Not a great deal of sonic difference. :)
Audio-Technica_Nadelschliffe(6).gif
 
Thanks for your advice, everyone. I went ahead and ordered the Bliss Shibata, on the theory that it would sound better than my Ortofon Red, which is elliptical. We shall see. Any videos or tips you can recommend for installing the new stylus, and what the tracking force of the Empire 8000 with this stylus should be? I got this Riverstone tracking force gauge so I can dial it in. https://www.amazon.com/gp/product/B076DFZDS4/ref=od_aui_detailpages00?ie=UTF8&psc=1

Also, what are your opinions about the Technics SL-1200 vs more automated Technics models such as the SL-1800?
 
Also, what are your opinions about the Technics SL-1200 vs more automated Technics models such as the SL-1800?

The Technics SL-1800 MKI or MKII are not automated either - completely manual.
https://www.vinylengine.com/library/technics/sl-1800.shtml

The Technics SL-1700 MKI and MKII are semi - auto.
https://www.vinylengine.com/library/technics/sl-1700.shtml

The Technics SL-1600 MKI and MKII are the fully automatic in this series. :D
https://www.vinylengine.com/library/technics/sl-1600.shtml
 
Tracking force is strictly a function of the stylus, so for Bliss styli, ask TTN.com.
 
The last couple of days have been a wreck. But the dog wanted to go out at 4:00 this morning and I knew I wouldn't go back to sleep.

I am having a problem... I start to scan a post and end up reading and trying to digest them. I started an Excel spread sheet but have not found any measurements yet.

Should I list page#/Post# when I do find measurements so others can find them easily?
 
Thanks for all the info. Technics semi and full autos, are these all the same in terms of build quality and sound?

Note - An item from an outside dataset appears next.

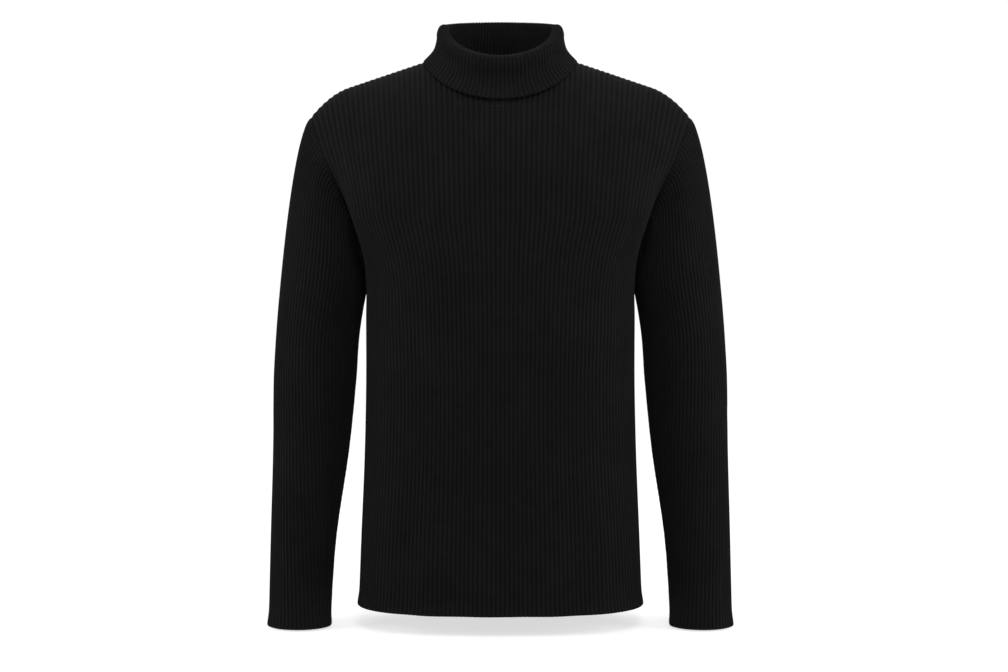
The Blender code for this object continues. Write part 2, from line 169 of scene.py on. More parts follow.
NECK_SEAM_ROOM = 0.004  # added to the stand's distance from its seam, so it has no groove
NECK_SEAM_LAP = 0.0010  # the stand laps over the panels' edge by so much
NECK_SEAM_LIFT = 0.0012  # the neck's overlock lies so far out from the panels' valleys

# Soft folds: each runs from one end to the other, in metres across and up the piece, and
# is a trough where its depth is negative. Across is +X on a panel, and round the arm from
# the outside towards the front on a sleeve.
Fold = namedtuple("Fold", "across up end_across end_up width depth")
FRONT_FOLDS = (
    Fold(-0.118, -0.760, -0.104, -0.440, 0.012, -0.0022),
    Fold(-0.092, -0.740, -0.080, -0.520, 0.013, 0.0016),
    Fold(-0.052, -0.770, -0.046, -0.400, 0.015, -0.0018),
    Fold(-0.012, -0.750, -0.020, -0.480, 0.014, 0.0012),
    Fold(0.030, -0.760, 0.022, -0.430, 0.014, -0.0019),
    Fold(0.066, -0.740, 0.060, -0.540, 0.012, 0.0013),
    Fold(0.096, -0.770, 0.086, -0.420, 0.013, -0.0020),
    Fold(0.131, -0.740, 0.120, -0.500, 0.011, 0.0015),
    Fold(-0.160, -0.250, -0.120, -0.310, 0.010, -0.0016),
    Fold(0.160, -0.252, 0.118, -0.320, 0.010, -0.0014),
    Fold(-0.166, -0.262, -0.140, -0.360, 0.009, -0.0012),
    Fold(0.166, -0.266, 0.142, -0.350, 0.009, -0.0013),
    Fold(-0.196, -0.110, -0.150, -0.230, 0.013, -0.0012),
    Fold(0.196, -0.112, 0.152, -0.226, 0.013, -0.0014),
)
BACK_FOLDS = (
    Fold(-0.110, -0.750, -0.100, -0.430, 0.013, -0.0020),
    Fold(-0.064, -0.770, -0.058, -0.470, 0.014, 0.0015),
    Fold(-0.020, -0.740, -0.026, -0.400, 0.015, -0.0018),
    Fold(0.034, -0.760, 0.028, -0.510, 0.013, 0.0013),
    Fold(0.082, -0.770, 0.074, -0.420, 0.014, -0.0021),
    Fold(0.126, -0.740, 0.116, -0.490, 0.012, 0.0014),
    Fold(-0.070, -0.350, 0.020, -0.372, 0.012, -0.0016),
    Fold(-0.010, -0.392, 0.080, -0.378, 0.011, -0.0014),
    Fold(-0.164, -0.252, -0.110, -0.320, 0.011, -0.0015),
    Fold(0.164, -0.250, 0.112, -0.310, 0.011, -0.0016),
)
LEFT_SLEEVE_FOLDS = (
    Fold(0.020, -0.395, 0.110, -0.425, 0.009, -0.0018),
    Fold(0.040, -0.425, 0.125, -0.448, 0.008, -0.0015),
    Fold(0.000, -0.440, 0.090, -0.470, 0.010, -0.0013),
    Fold(0.085, -0.300, 0.130, -0.360, 0.010, -0.0016),
    Fold(-0.130, -0.330, -0.070, -0.380, 0.011, -0.0015),
    Fold(-0.120, -0.420, -0.040, -0.450, 0.010, -0.0014),
    Fold(0.030, -0.740, 0.046, -0.560, 0.010, -0.0010),
    Fold(-0.050, -0.740, -0.040, -0.580, 0.010, -0.0010),
)
RIGHT_SLEEVE_FOLDS = (
    Fold(0.028, -0.402, 0.104, -0.436, 0.009, -0.0017),
    Fold(0.036, -0.436, 0.120, -0.460, 0.009, -0.0016),
    Fold(0.004, -0.456, 0.080, -0.484, 0.010, -0.0012),
    Fold(0.090, -0.310, 0.128, -0.372, 0.010, -0.0015),
    Fold(-0.126, -0.340, -0.074, -0.386, 0.010, -0.0015),
    Fold(-0.116, -0.432, -0.046, -0.456, 0.011, -0.0013),
    Fold(0.026, -0.740, 0.040, -0.575, 0.010, -0.0011),
    Fold(-0.044, -0.740, -0.038, -0.560, 0.010, -0.0009),
)
FOLD_FULLNESS = 0.7  # under 1 keeps a fold deep nearer to its ends
FOLD_CLEARANCE = 0.03  # how far from a seam a fold reaches its full depth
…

The Riverstone gauge got all good reviews on Amazon. It cost a bit more, but what the heck. This is probably the only one I'll ever need. On tracking force, with a range of 0.75 to 1.5 grams, is it best to dial in 1.5, the midpoint of 1.25, or go as light as possible at 0.75 to save wear?
 
Should I list page#/Post# when I do find measurements so others can find them easily?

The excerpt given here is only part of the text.